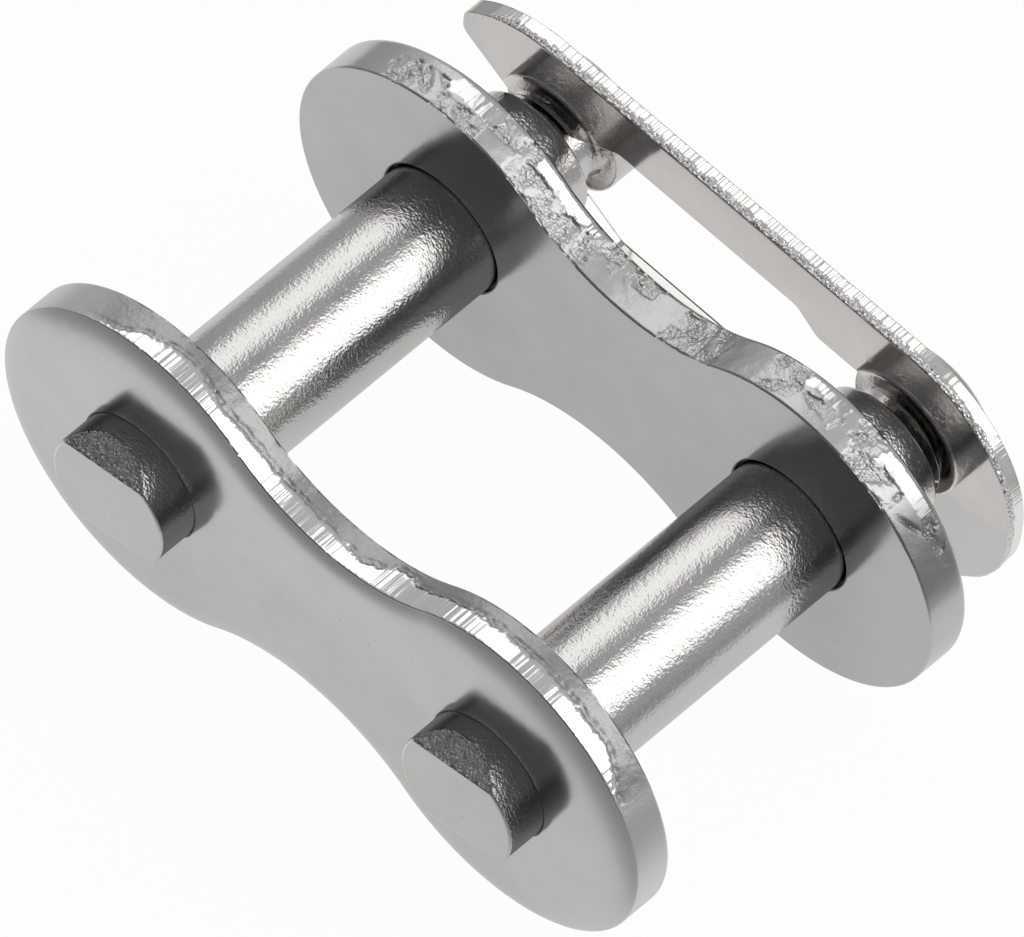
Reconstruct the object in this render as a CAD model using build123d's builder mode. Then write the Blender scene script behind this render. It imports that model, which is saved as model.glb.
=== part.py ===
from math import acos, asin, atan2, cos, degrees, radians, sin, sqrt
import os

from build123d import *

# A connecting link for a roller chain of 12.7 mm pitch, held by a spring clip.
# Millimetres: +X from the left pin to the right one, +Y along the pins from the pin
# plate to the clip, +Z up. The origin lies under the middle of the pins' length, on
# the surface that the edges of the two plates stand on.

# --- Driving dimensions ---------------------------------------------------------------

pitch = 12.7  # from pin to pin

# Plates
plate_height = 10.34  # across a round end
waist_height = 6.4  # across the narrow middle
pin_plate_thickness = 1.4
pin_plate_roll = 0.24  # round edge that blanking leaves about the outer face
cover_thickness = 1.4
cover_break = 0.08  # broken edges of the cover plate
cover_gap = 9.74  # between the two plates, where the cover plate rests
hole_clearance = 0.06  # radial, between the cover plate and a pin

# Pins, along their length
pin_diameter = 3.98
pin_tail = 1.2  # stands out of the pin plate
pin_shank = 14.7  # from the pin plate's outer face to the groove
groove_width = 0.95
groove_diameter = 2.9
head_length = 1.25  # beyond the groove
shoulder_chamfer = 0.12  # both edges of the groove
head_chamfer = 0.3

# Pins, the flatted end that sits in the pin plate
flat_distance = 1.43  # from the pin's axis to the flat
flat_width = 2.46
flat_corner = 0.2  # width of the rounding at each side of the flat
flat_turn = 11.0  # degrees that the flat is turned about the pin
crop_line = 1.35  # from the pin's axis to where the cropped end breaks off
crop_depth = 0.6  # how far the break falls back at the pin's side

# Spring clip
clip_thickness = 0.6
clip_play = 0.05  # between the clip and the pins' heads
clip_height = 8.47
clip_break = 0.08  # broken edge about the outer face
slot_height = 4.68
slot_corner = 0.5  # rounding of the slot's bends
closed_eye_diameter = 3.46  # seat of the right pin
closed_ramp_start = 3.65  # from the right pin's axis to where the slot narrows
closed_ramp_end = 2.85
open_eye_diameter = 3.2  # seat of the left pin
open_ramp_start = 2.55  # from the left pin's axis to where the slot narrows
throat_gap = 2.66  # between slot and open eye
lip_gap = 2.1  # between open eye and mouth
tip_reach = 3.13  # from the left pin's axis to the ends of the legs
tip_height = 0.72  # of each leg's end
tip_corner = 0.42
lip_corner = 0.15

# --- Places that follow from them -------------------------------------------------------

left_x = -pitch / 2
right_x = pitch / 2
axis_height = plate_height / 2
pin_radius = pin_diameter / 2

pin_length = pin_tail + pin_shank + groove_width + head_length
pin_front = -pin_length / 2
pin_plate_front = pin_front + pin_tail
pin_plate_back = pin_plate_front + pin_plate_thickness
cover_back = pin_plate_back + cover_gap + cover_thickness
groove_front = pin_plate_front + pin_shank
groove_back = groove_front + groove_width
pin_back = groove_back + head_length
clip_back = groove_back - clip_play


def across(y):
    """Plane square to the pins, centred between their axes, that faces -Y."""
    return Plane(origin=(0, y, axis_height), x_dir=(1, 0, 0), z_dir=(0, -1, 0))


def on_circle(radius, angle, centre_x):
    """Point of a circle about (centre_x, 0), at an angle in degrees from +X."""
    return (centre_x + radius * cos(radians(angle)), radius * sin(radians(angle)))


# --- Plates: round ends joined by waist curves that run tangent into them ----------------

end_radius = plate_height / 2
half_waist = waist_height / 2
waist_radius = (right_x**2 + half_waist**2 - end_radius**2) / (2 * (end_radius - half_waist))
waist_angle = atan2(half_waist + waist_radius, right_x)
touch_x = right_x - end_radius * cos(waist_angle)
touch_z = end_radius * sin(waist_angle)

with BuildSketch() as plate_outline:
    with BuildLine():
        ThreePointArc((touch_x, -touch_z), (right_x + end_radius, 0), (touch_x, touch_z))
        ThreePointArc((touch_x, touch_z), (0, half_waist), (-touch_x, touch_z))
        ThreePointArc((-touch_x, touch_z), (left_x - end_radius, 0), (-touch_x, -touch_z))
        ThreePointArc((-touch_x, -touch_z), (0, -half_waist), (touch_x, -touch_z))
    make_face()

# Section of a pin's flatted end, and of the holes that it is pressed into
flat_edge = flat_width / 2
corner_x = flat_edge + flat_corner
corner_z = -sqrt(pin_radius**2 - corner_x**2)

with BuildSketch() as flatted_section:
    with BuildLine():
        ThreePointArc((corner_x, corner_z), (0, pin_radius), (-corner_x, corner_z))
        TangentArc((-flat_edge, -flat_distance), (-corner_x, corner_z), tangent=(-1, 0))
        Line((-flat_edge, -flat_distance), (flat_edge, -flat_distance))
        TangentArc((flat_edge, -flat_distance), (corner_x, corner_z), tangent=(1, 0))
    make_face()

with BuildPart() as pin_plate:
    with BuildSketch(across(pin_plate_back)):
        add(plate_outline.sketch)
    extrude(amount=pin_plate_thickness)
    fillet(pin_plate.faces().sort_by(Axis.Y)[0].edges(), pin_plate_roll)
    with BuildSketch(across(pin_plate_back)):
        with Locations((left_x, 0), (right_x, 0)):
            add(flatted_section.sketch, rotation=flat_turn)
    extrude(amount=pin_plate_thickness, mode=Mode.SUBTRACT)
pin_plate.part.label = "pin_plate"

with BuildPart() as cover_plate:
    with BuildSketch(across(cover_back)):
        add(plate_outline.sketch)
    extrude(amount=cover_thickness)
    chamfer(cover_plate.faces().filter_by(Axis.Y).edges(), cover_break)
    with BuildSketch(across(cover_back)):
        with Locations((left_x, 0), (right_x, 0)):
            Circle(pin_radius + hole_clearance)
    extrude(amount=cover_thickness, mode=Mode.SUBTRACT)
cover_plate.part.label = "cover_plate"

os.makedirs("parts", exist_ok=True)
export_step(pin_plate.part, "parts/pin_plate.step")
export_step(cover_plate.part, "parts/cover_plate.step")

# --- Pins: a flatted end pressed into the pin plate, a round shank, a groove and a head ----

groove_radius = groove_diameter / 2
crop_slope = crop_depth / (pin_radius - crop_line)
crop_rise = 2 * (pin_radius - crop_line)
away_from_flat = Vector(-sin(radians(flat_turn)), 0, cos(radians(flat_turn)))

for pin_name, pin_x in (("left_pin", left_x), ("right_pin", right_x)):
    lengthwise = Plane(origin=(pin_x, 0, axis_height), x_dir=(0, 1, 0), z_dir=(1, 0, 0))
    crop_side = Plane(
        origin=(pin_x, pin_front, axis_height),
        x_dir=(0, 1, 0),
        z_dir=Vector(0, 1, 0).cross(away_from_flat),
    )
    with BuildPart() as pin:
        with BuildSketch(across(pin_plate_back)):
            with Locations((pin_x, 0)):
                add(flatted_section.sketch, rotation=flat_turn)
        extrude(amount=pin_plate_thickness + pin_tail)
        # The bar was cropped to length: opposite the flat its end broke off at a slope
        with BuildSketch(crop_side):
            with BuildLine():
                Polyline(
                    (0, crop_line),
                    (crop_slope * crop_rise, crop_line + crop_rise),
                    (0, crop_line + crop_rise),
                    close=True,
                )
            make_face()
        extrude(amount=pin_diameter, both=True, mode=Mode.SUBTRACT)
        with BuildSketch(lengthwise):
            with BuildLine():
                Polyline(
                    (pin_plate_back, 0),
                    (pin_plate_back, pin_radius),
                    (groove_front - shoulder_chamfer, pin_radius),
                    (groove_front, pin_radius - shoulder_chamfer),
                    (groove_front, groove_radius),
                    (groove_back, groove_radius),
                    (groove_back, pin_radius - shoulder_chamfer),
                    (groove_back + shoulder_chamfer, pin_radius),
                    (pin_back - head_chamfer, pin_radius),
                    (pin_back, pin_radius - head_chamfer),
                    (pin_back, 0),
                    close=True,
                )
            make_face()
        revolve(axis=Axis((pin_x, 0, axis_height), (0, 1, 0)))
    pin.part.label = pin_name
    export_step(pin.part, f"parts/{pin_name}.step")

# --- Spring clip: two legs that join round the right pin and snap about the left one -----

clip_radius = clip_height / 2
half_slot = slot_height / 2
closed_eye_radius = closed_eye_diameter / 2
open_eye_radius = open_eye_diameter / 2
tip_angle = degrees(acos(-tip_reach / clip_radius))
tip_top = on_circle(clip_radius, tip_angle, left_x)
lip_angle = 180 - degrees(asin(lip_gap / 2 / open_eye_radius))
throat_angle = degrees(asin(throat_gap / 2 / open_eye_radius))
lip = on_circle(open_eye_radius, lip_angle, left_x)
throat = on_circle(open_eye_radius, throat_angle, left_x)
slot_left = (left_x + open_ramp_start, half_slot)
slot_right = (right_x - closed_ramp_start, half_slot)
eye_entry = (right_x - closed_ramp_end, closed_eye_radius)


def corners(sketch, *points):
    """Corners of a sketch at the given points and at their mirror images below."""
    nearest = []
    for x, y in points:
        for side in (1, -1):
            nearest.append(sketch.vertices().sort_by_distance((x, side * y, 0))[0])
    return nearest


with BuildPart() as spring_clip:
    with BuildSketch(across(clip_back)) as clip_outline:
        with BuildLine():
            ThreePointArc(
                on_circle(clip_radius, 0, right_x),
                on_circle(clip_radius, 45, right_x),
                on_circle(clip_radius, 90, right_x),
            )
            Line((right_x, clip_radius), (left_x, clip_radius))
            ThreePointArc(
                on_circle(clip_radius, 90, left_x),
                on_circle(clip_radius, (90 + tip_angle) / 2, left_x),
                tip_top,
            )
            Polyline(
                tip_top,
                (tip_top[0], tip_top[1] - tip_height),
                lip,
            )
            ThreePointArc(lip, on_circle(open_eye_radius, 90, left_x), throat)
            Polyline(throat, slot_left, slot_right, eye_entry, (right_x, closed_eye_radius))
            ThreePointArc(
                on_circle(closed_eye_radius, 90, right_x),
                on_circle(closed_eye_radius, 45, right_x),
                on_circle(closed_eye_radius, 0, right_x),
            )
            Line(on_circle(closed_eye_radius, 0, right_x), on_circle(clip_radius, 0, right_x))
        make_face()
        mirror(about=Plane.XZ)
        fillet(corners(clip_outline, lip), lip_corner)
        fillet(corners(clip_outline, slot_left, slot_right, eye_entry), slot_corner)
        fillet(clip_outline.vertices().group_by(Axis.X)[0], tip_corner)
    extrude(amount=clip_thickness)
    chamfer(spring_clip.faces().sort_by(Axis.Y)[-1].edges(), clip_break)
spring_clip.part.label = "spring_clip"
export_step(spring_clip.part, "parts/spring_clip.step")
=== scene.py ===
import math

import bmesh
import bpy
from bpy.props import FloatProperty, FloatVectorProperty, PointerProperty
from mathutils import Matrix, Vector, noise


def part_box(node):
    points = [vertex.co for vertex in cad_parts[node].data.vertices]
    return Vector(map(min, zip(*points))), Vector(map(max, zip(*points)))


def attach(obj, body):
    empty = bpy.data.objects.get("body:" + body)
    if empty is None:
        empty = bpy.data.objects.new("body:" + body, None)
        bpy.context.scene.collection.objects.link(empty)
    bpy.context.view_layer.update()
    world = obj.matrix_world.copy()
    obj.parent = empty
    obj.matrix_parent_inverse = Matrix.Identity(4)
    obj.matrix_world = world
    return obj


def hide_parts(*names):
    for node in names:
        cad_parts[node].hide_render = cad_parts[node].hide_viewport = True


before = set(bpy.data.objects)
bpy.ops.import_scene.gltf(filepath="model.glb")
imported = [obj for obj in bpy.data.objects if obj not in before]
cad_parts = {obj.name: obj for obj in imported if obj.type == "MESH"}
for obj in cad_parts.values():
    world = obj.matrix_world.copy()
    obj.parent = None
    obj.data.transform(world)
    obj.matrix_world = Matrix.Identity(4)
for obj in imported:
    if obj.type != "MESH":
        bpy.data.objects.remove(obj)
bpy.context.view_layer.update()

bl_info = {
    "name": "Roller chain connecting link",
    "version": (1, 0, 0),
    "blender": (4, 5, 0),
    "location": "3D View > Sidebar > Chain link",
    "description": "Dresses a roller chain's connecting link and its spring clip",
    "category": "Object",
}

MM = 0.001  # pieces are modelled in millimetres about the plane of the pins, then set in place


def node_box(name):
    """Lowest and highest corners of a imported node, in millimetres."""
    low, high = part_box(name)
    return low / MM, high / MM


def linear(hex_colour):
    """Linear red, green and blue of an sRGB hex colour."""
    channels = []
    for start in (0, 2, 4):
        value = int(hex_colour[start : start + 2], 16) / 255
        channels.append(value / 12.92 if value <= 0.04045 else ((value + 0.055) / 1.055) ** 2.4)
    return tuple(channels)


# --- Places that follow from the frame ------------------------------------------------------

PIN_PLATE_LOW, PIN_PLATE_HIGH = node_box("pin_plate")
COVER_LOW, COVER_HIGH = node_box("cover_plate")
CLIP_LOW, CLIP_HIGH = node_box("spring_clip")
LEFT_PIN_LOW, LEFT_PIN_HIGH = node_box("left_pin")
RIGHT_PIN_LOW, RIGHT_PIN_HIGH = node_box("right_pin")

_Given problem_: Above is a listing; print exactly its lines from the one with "fillet(clip_outline.vertices().group_by(Axis.X)[0], tip_corner)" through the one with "bpy.data.objects.remove(obj)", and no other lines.

_Solution to the exercise_:
        fillet(clip_outline.vertices().group_by(Axis.X)[0], tip_corner)
    extrude(amount=clip_thickness)
    chamfer(spring_clip.faces().sort_by(Axis.Y)[-1].edges(), clip_break)
spring_clip.part.label = "spring_clip"
export_step(spring_clip.part, "parts/spring_clip.step")
=== scene.py ===
import math

import bmesh
import bpy
from bpy.props import FloatProperty, FloatVectorProperty, PointerProperty
from mathutils import Matrix, Vector, noise


def part_box(node):
    points = [vertex.co for vertex in cad_parts[node].data.vertices]
    return Vector(map(min, zip(*points))), Vector(map(max, zip(*points)))


def attach(obj, body):
    empty = bpy.data.objects.get("body:" + body)
    if empty is None:
        empty = bpy.data.objects.new("body:" + body, None)
        bpy.context.scene.collection.objects.link(empty)
    bpy.context.view_layer.update()
    world = obj.matrix_world.copy()
    obj.parent = empty
    obj.matrix_parent_inverse = Matrix.Identity(4)
    obj.matrix_world = world
    return obj


def hide_parts(*names):
    for node in names:
        cad_parts[node].hide_render = cad_parts[node].hide_viewport = True


before = set(bpy.data.objects)
bpy.ops.import_scene.gltf(filepath="model.glb")
imported = [obj for obj in bpy.data.objects if obj not in before]
cad_parts = {obj.name: obj for obj in imported if obj.type == "MESH"}
for obj in cad_parts.values():
    world = obj.matrix_world.copy()
    obj.parent = None
    obj.data.transform(world)
    obj.matrix_world = Matrix.Identity(4)
for obj in imported:
    if obj.type != "MESH":
        bpy.data.objects.remove(obj)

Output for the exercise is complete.